No, the cops haven’t “got’’ to me about my posts.    


  1. Every branch of the armed forces and the police have rules of engagement but all of them make the implicit assumption that the policeman or soldier is not grossly outnumbered. I think that says a lot about the scholars who actually draft these Standard Operating Procedures, as they call them in the army. They lay out their doctrine in very straight lines, without bothering to look between them.

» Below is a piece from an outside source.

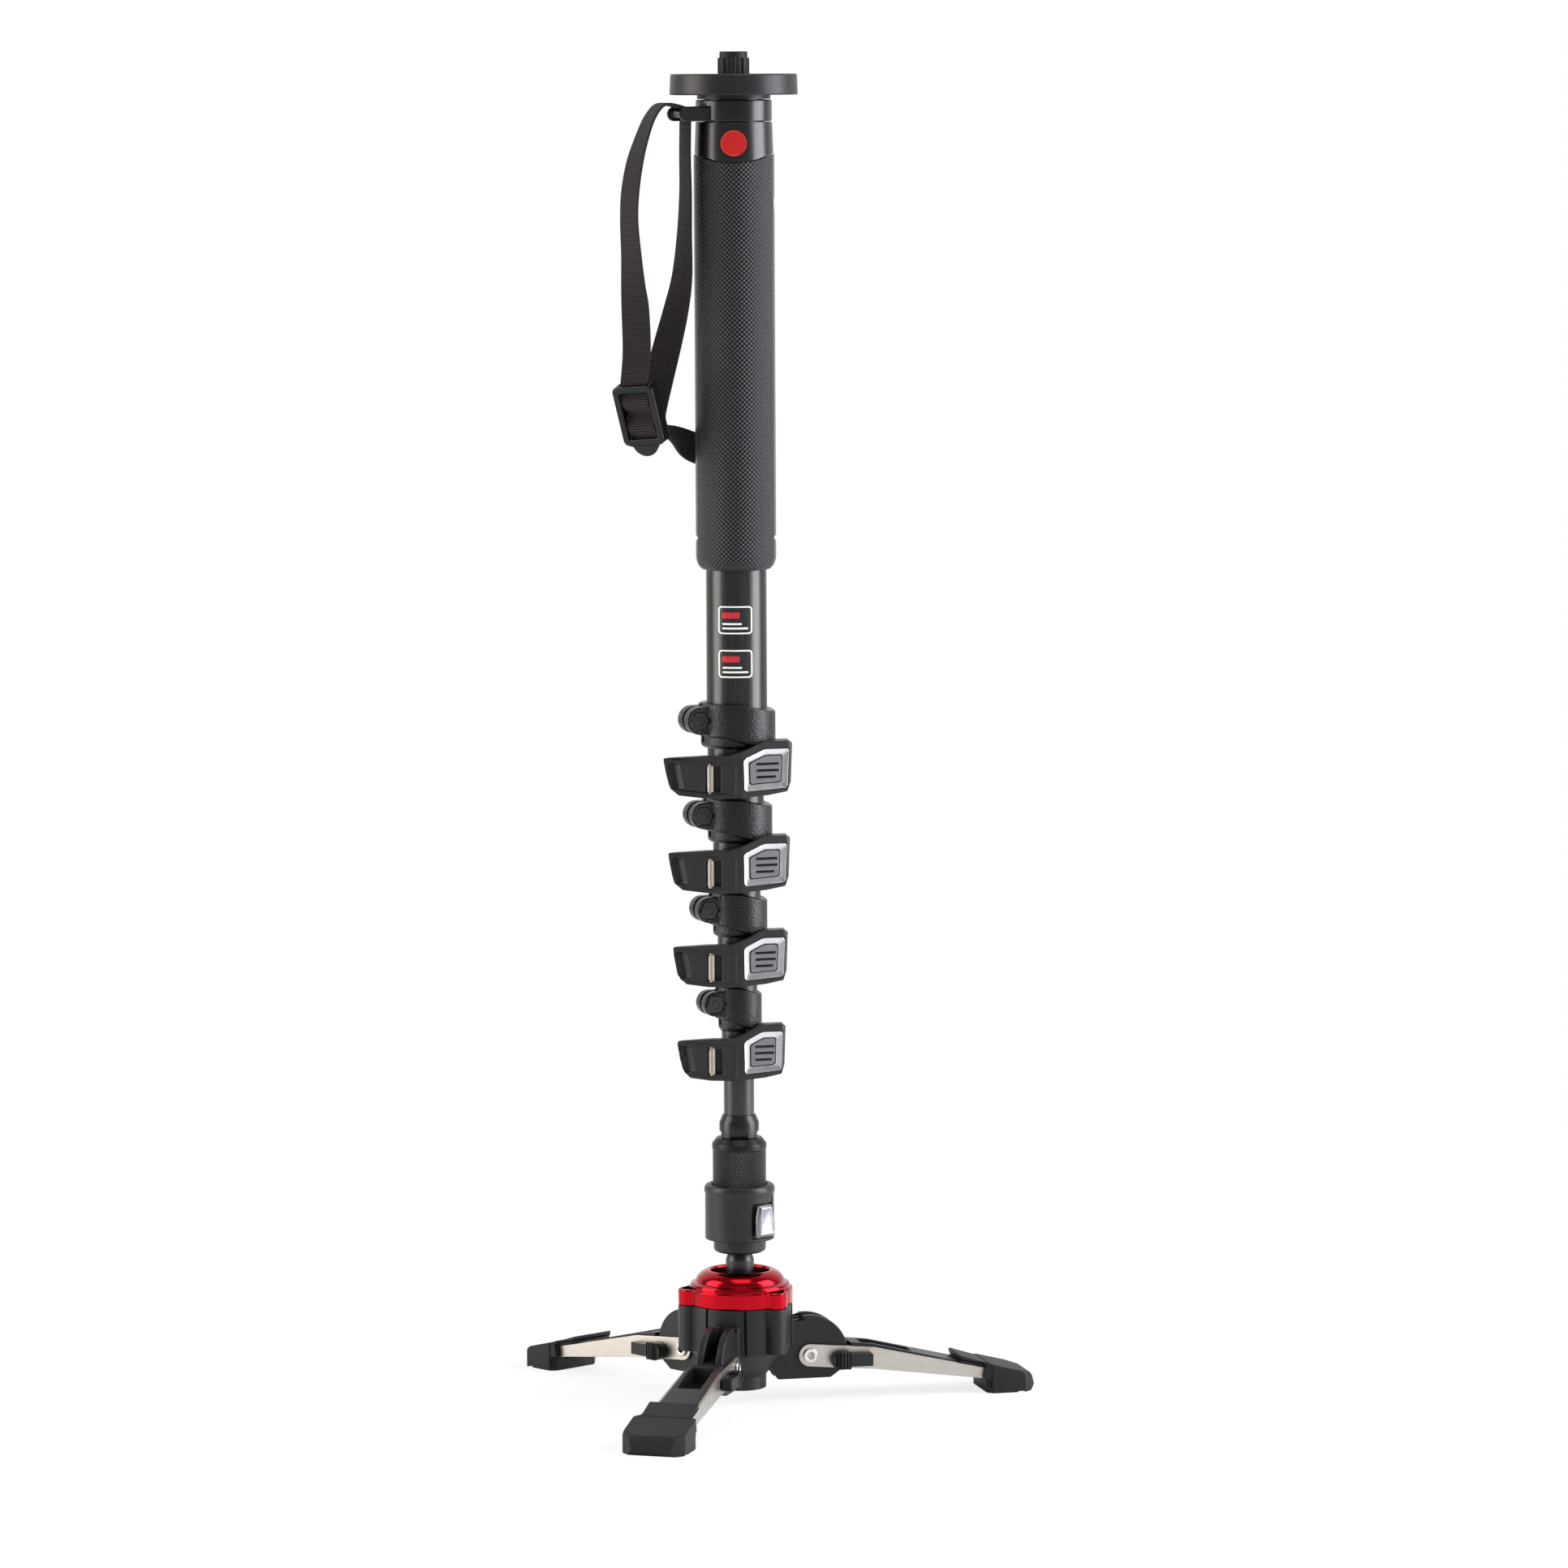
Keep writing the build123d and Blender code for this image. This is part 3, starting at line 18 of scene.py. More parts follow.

    These senior officers are very good, or maybe I should say they get plenty of practice planning for organisational changes at the very broadest levels. The chiefs in the armed forces always make large organisational changes centred around buzzwords like “vertical integration”, “Xth generation integrated fighting forces”, and stuff like that, because those things look nice on a CV. Yet these generals rotate in and out of their seats every two years, so basically you are looking at wholesale organisational changes every two years, for no good reason at all.

    Small but important details, like “what do you do when one of your men get outnumbered in a hostile crowd?” inevitably get lost in the shuffle. You’d think that after so many years of existence on a generous budget, the armed forces and police would have figured it out among themselves. At least some overpaid scholar is finally going to write that SOP now.

    This cockup is part of a larger malaise in our society… people follow rules without questioning their less-than-perfect logic. And when the logic breaks, they just freeze. The guy in charge, this DAC Lu, got the jitters and it’s not entirely his fault. I doubt very much the ex-policeman who was giving Mr Lu such a hard time could have done a whole lot better.

  2. Hi Bertha, long time reader first time commenter. Just want to comment on your question about the firing into the air or as the practice is more commonly known, the “warning shot”. The warning shot is a bad idea, and most police forces in the US expressly forbid this in their rules of engagement. Essentially when a warning shot is fired upward, a bullet leaves the barrel of the gun, and that bullet will eventually land somewhere *unintended* with potentially tragic consequences.